Do you ever, when you’ve got something big looming on the horizon, try to distract yourself by finding other things on which to concentrate? It’s a favourite tactic of mine, and one at which I’ve had a little help lately.
See, this Friday (as in the 27th of June, as in three days from now) I will be taking the final, comprehensive exam for my masters degree. On a purely intellectual level, it really isn’t that big a deal. Three essays in four hours? No problem. I’ve written simillar tests before (the advantage of having been an English major) and have been studying not just hard, but smart: organized, methodical. Slow and steady wins the race, and I’ve been shoring up my personal angle of repose ever since the beginning of May.
But then last week arrived and things just went wonky. Fathers’ Day and my birthday — both of which were lovely — a very close friend in need of a shoulder, and a job interview all conspired to add up to some added stress and a messed-up sleep schedule.
I had thought I’d recover fairly quickly, but I haven’t been able to get back onto a good sleep schedule and yesterday was fuzzy-brained all day long. Maybe all the nerves and energy I’d been saving for comps went into the job interview. Maybe this is my brain’s attempt at keeping me from cramming these last few days. Maybe it’ll all be fine by Friday morning.
No matter how many people tell me that I’ll do fine — and I do appreciate each and every one of them, because it’s awfully nice to hear — there’s a part of me that is prepared to fail. That probably sounds deafeatist, but the truth is that I’ve failed before. Life doesn’t turn out the way we plan: graduate school’s a disaster because we’re too young and naive to know what we’re getting into; a place we love isn’t destined to be the place in which we live; jobs that seem perfect simply aren’t.
So I have a plan ready in the event I need to take comps again next semester. I know what class I’d take and I’ve got a rough study outline drawn up. Just in case. Because I’d rather have that plan ready and not needed, than needed and not in place.

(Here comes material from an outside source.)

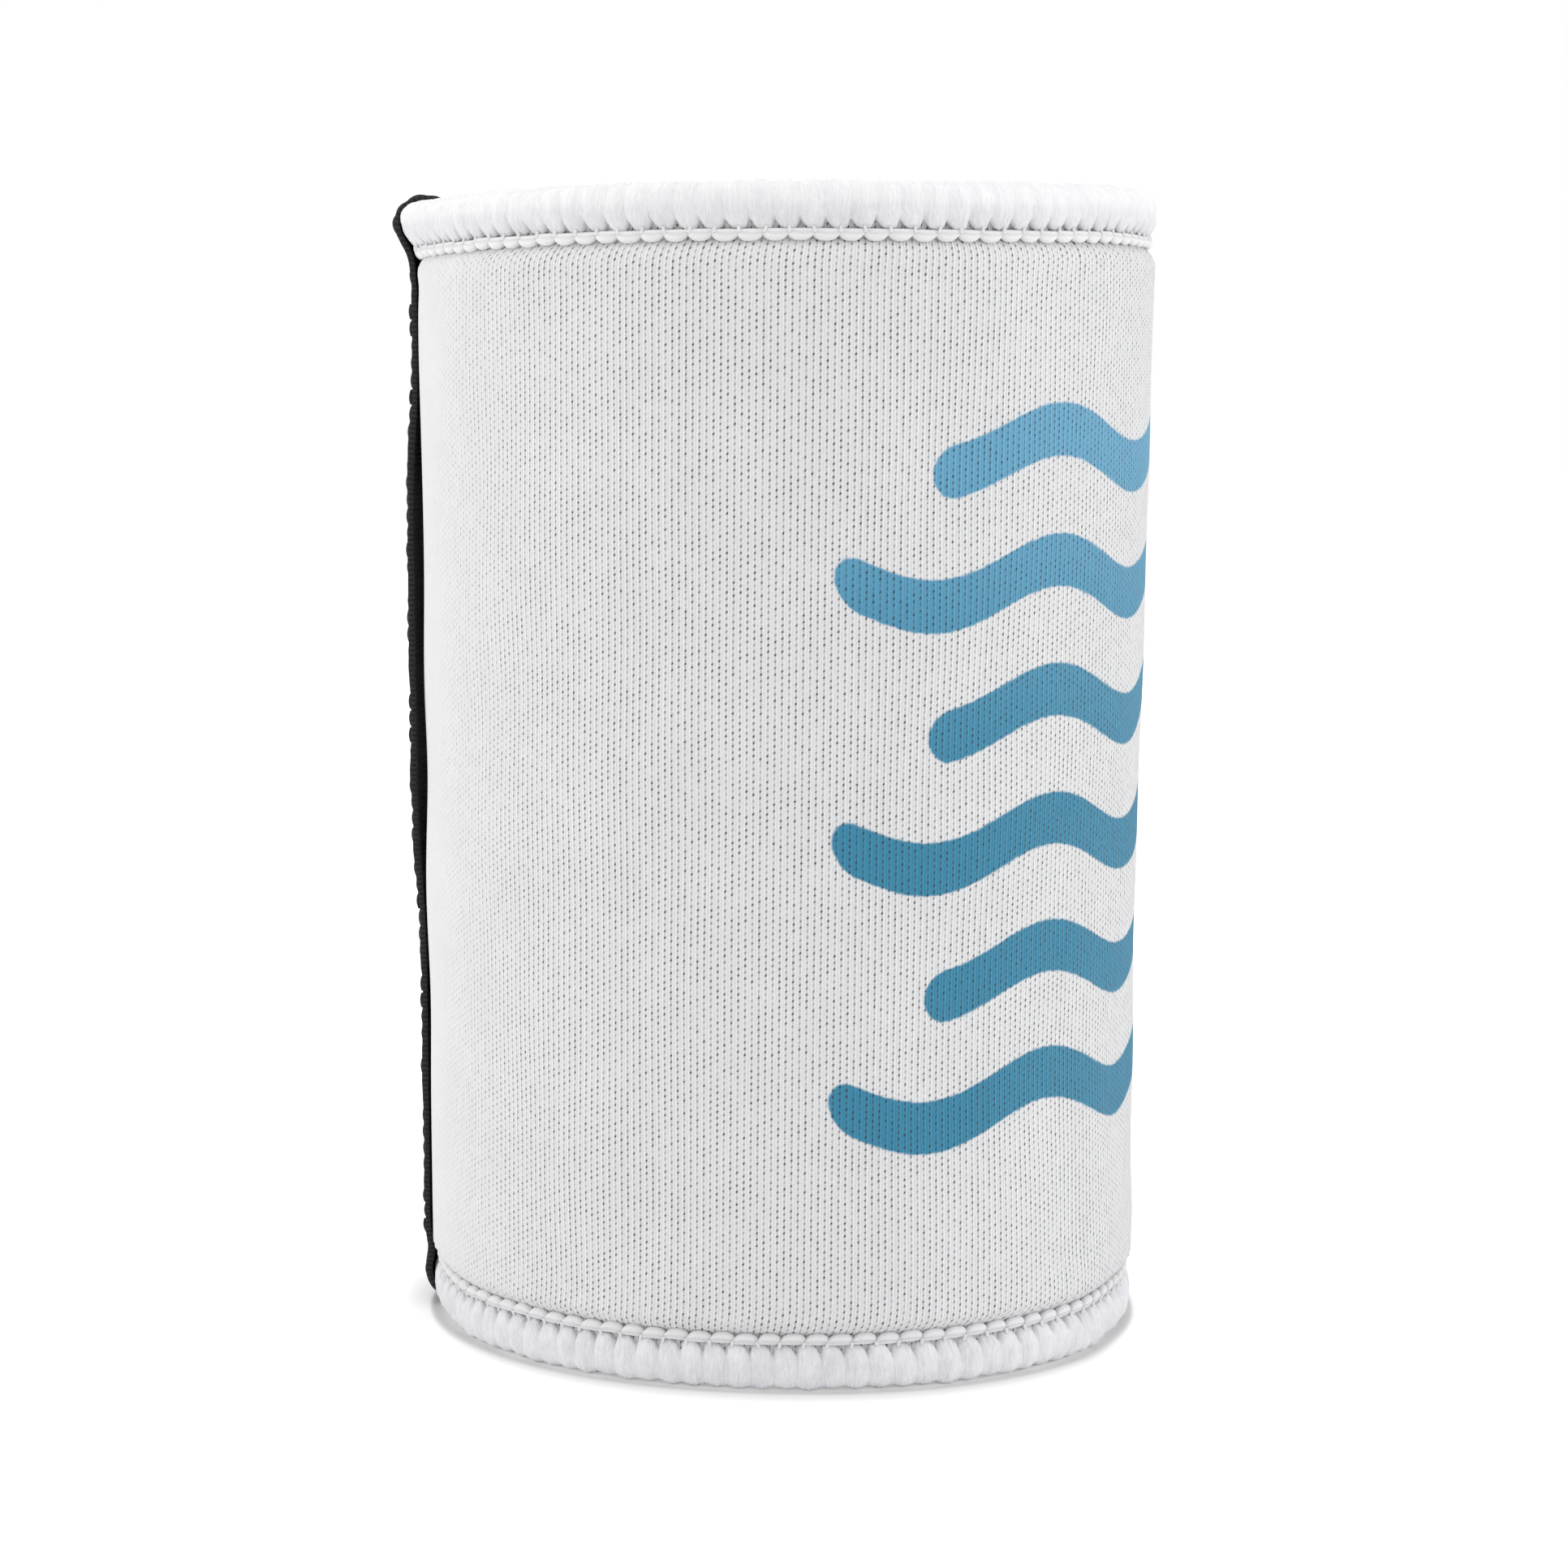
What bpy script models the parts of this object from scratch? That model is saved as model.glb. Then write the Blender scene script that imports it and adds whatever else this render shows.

Anyway, this is turning into a rather gloomy post, which wasn’t my intent. It’s also rather misleading because I know I know this stuff. Everything I need to do well on comps is already tucked away in my head, so what actually needs to happen is to get rid of the feeling that I might be missing something by not reading just one more article (wafer-thin, of course). Any reading I do at this point is more to keep my mind sharp than to learn something new.